Written task: Quote only the lines from the line containing "make_ring()" to the line containing "from mathutils import Matrix, Vector", with both of those lines included, please, exactly as written.

Data provided:

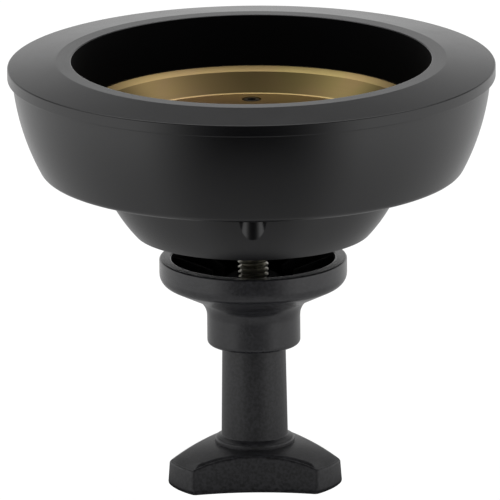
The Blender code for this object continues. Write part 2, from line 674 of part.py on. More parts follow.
def make_handle(parent):
    """The three-lobe handle: knob, shaft and neck as one loft, with its bore, hex cavity and pockets."""
    outline = lobed_outline(0.0)
    directions = [Vector(point).normalized() for point in outline]
    groove = NECK_RADIUS - CIRCLIP_BITE - SEAT_GAP
    turned = [
        (SHAFT_FOOT_RADIUS, KNOB_CROWN + FOOT_RISE),
        (SHAFT_TOP_RADIUS, SHAFT_TOP),
        (NECK_RADIUS, SHAFT_TOP),
        (NECK_RADIUS, CIRCLIP_FOOT - SEAT_GAP),
        (groove, CIRCLIP_FOOT - SEAT_GAP),
        (groove, CIRCLIP_TOP + SEAT_GAP),
        (NECK_RADIUS, CIRCLIP_TOP + SEAT_GAP),
        (NECK_RADIUS, NECK_TOP),
        (STUD_HOLE, NECK_TOP),
        (STUD_HOLE, INSERT_TOP),
        (LOWER_BORE, INSERT_FOOT),
        (LOWER_BORE, PLUG_TOP + SEAT_GAP),
        (PLUG_BORE, PLUG_TOP + SEAT_GAP),
        (PLUG_BORE, 0.0),
    ]
    rings = knob_rings()
    rings += [[(d.x * radius, d.y * radius, height) for d in directions] for radius, height in turned]
    bm = bmesh.new()
    loops = [[bm.verts.new(point) for point in ring] for ring in rings]
    count = len(outline)
    for lower, upper in zip(loops, loops[1:] + loops[:1]):
        for index in range(count):
            following = (index + 1) % count
            bm.faces.new((lower[index], lower[following], upper[following], upper[index]))
    handle = add_object("tie_down_handle", bm, "black_moulding", parent)

    cavity = hexagon(INSERT_FLATS + 2 * SEAT_GAP)
    combine(handle, add_prism("insert_cavity", cavity, INSERT_FOOT - SEAT_GAP, INSERT_TOP + SEAT_GAP))
    ceiling = crown_height(KNOB_RADIUS) - KNOB_SKIN
    pockets = add_prism("knob_pockets", lobed_outline(KNOB_WALL), -OVERSHOOT, ceiling)
    kept = 2 * OVERSHOOT
    boss = [(0.0, -kept), (BOSS_RADIUS, -kept), (BOSS_RADIUS, ceiling + kept), (0.0, ceiling + kept)]
    combine(pockets, add_turned("knob_boss", boss, SMALL_SIDES))
    half = KNOB_RIB / 2
    for lobe in range(LOBES):
        turn = Matrix.Rotation(math.pi / 2 + math.tau * (lobe + 0.5) / LOBES, 2)
        bar = [(0.0, -half), (KNOB_RADIUS, -half), (KNOB_RADIUS, half), (0.0, half)]
        rib = [tuple(turn @ Vector(point)) for point in bar]
        combine(pockets, add_prism(f"knob_rib_{lobe + 1}", rib, -kept, ceiling + kept))
    combine(handle, pockets)


def make_thrust_washers(parent):
    """The washers below and above the collar, which rise and fall with the handle."""
    thickness = WASHER_THICKNESS
    make_washer("lower_thrust_washer", BUSH_BORE, BUSH_RADIUS, COLLAR_FOOT, thickness, "nylon", parent)
    outer = UPPER_WASHER_RADIUS
    make_washer("upper_thrust_washer", BUSH_BORE, outer, UPPER_WASHER_FOOT, thickness, "zinc_steel", parent)


def make_handle_fittings(parent):
    """The handle's threaded insert, plug and circlip."""
    insert = add_prism("threaded_insert", hexagon(INSERT_FLATS), INSERT_FOOT, INSERT_TOP, "brass", parent)
    bore = [(STUD_HOLE, INSERT_TOP + OVERSHOOT), (STUD_HOLE, INSERT_FOOT - OVERSHOOT)]
    combine(insert, add_hole_tool("insert_bore", bore, [(0.0, 0.0)], SMALL_SIDES))
    plug = [(0.0, PLUG_RECESS), (PLUG_RADIUS, PLUG_RECESS), (PLUG_RADIUS, PLUG_TOP), (0.0, PLUG_TOP)]
    add_turned("handle_plug", plug, SMALL_SIDES, "black_moulding", parent)
    inner = NECK_RADIUS - CIRCLIP_BITE
    outer = inner + CIRCLIP_WIDTH
    sweep = math.tau - CIRCLIP_MOUTH
    spread = [CIRCLIP_MOUTH / 2 + sweep * step / SMALL_SIDES for step in range(SMALL_SIDES + 1)]
    outline = [(outer * math.cos(a), outer * math.sin(a)) for a in spread]
    outline += [(inner * math.cos(a), inner * math.sin(a)) for a in reversed(spread)]
    add_prism("neck_circlip", outline, CIRCLIP_FOOT, CIRCLIP_TOP, "black_steel", parent)


def main():
    """Build the adapter."""
    clear_scene()
    handle_travel = add_joint_empty("handle_travel")
    cup_swivel = add_joint_empty("cup_swivel", handle_travel)
    handle_turn = add_joint_empty("handle_turn", handle_travel)
    make_ring()
    make_lower_ball()
    make_dish()
    make_screws()
    make_stud()
    make_thrust_washers(handle_travel)
    make_cup(cup_swivel)
    make_handle(handle_turn)
    make_handle_fittings(handle_turn)


main()
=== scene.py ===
"""The looks of a half ball adapter: turned and moulded pieces, their finishes, and a plain studio.

Lengths are in metres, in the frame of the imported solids: +Z runs up the stud and the knob's base is at z = 0.
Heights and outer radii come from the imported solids, and each class adds the sizes of its own pieces.
"""

import logging
import math
from collections.abc import Callable, Sequence
from dataclasses import dataclass
from enum import Enum
from typing import Any

import bmesh
import bpy
from mathutils import Matrix, Vector


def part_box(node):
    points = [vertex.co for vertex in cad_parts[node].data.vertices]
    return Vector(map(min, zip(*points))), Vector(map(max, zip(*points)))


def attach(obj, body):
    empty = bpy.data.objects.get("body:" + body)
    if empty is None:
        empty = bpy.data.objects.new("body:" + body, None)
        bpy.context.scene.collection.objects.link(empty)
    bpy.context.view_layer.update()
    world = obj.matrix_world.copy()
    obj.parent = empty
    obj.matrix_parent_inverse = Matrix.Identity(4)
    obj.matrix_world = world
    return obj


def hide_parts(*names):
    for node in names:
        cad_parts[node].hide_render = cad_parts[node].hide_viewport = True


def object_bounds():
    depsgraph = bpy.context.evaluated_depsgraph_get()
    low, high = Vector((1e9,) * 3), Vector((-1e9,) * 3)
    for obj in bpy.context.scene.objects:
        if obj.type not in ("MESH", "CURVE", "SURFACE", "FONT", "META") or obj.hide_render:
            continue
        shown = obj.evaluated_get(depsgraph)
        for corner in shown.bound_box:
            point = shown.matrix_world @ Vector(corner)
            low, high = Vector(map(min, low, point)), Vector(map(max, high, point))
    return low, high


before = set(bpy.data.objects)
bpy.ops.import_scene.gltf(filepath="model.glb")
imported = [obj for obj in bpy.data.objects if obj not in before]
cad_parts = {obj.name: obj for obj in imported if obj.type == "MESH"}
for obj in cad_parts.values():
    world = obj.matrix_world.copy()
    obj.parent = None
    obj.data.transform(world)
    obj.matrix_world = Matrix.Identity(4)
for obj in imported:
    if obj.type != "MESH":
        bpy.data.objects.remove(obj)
CAD_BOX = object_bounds()
log = logging.getLogger("half_ball_adapter")

MM = 0.001
ARC_STEP = math.radians(11)  # turn between two points of a rounding
BALL_STEP = math.radians(1.6)  # the same on a ball's side
FINE_SIDES = 240
CUP_SIDES = 120
SMALL_SIDES = 96
ROD_SIDES = 48
SHARP_ANGLE = math.radians(38)
STEEP = 0.5  # a face whose normal rises or falls less than this is a wall
WELD = 2e-6  # points nearer to each other than this become one
NOISE_MEAN = 0.5
TINY = 1e-6  # keeps a quotient finite on the z axis
UP = Vector((0.0, 0.0, 1.0))
SEAT_GAP = 0.3 * MM  # between a piece and what it seats in
OVERSHOOT = 3 * MM  # how far a cutting tool reaches past what it cuts
STUD_HOLE = 5.0625 * MM  # the radius of a hole that the stud passes through

Tint = tuple[float, float, float, float]


class Body(str, Enum):
    """The bodies that the joints move."""

    HALF_BALL = "half_ball"
    WASHERS = "thrust_washers"
    CUP = "cup"
    HANDLE = "handle"


class Slot(str, Enum):
    """The record's material slots."""

    BLACK_ANODISED = "black_anodised"
    GOLD_CHROMATE = "gold_chromate"
    BLACK_MOULDING = "black_moulding"
    ZINC_STEEL = "zinc_steel"
    BLACK_STEEL = "black_steel"
    BRASS = "brass"
    NYLON = "nylon"
    BRONZE = "bronze"


class Link:
    """A node's output that can be reckoned with: each operation adds a Math node to its tree."""

    def __init__(self, board: "Board", socket: bpy.types.NodeSocket) -> None:
        """Wrap a socket of the board's tree."""
        self.board = board
        self.socket = socket

    def math(self, operation: str, *values: "Link | float") -> "Link":
        """Apply one Math operation to this value, and to a second one if it takes two."""
        sockets = dict(enumerate((self, *values)))
        return self.board.add("ShaderNodeMath", {"operation": operation}, sockets)

    def __add__(self, other: "Link | float") -> "Link":
        """Return this value plus another."""
        return self.math("ADD", other)

    def __sub__(self, other: "Link | float") -> "Link":
        """Return this value minus another."""
        return self.math("SUBTRACT", other)

    def __rsub__(self, other: "Link | float") -> "Link":
        """Return another value minus this one."""
        return self.board.value(other).math("SUBTRACT", self)

    def __mul__(self, other: "Link | float") -> "Link":
        """Return this value times another."""
        return self.math("MULTIPLY", other)

    def __truediv__(self, other: "Link | float") -> "Link":
        """Return this value over another."""
        return self.math("DIVIDE", other)

    def __mod__(self, other: "Link | float") -> "Link":
        """Return what is left of this value over another."""
        return self.math("FLOORED_MODULO", other)

    __radd__ = __add__
    __rmul__ = __mul__

    def between(self, low: float, high: float) -> "Link":
        """Return a smooth step from 0 at low to 1 at high."""
        sockets = {"Value": self, "From Min": low, "From Max": high}
        return self.board.add("ShaderNodeMapRange", {"interpolation_type": "SMOOTHSTEP"}, sockets)

    def split(self) -> tuple["Link", "Link", "Link"]:
        """Return the three parts of a vector."""
        parts = self.board.add("ShaderNodeSeparateXYZ", sockets={0: self}).socket.node.outputs
        return tuple(Link(self.board, part) for part in parts)

    def off_axis(self) -> "Link":
        """Return how far a place or a direction reaches from the z axis."""
        x, y, _ = self.split()
        return (x * x + y * y).math("SQRT")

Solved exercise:
    make_ring()
    make_lower_ball()
    make_dish()
    make_screws()
    make_stud()
    make_thrust_washers(handle_travel)
    make_cup(cup_swivel)
    make_handle(handle_turn)
    make_handle_fittings(handle_turn)


main()
=== scene.py ===
"""The looks of a half ball adapter: turned and moulded pieces, their finishes, and a plain studio.

Lengths are in metres, in the frame of the imported solids: +Z runs up the stud and the knob's base is at z = 0.
Heights and outer radii come from the imported solids, and each class adds the sizes of its own pieces.
"""

import logging
import math
from collections.abc import Callable, Sequence
from dataclasses import dataclass
from enum import Enum
from typing import Any

import bmesh
import bpy
from mathutils import Matrix, Vector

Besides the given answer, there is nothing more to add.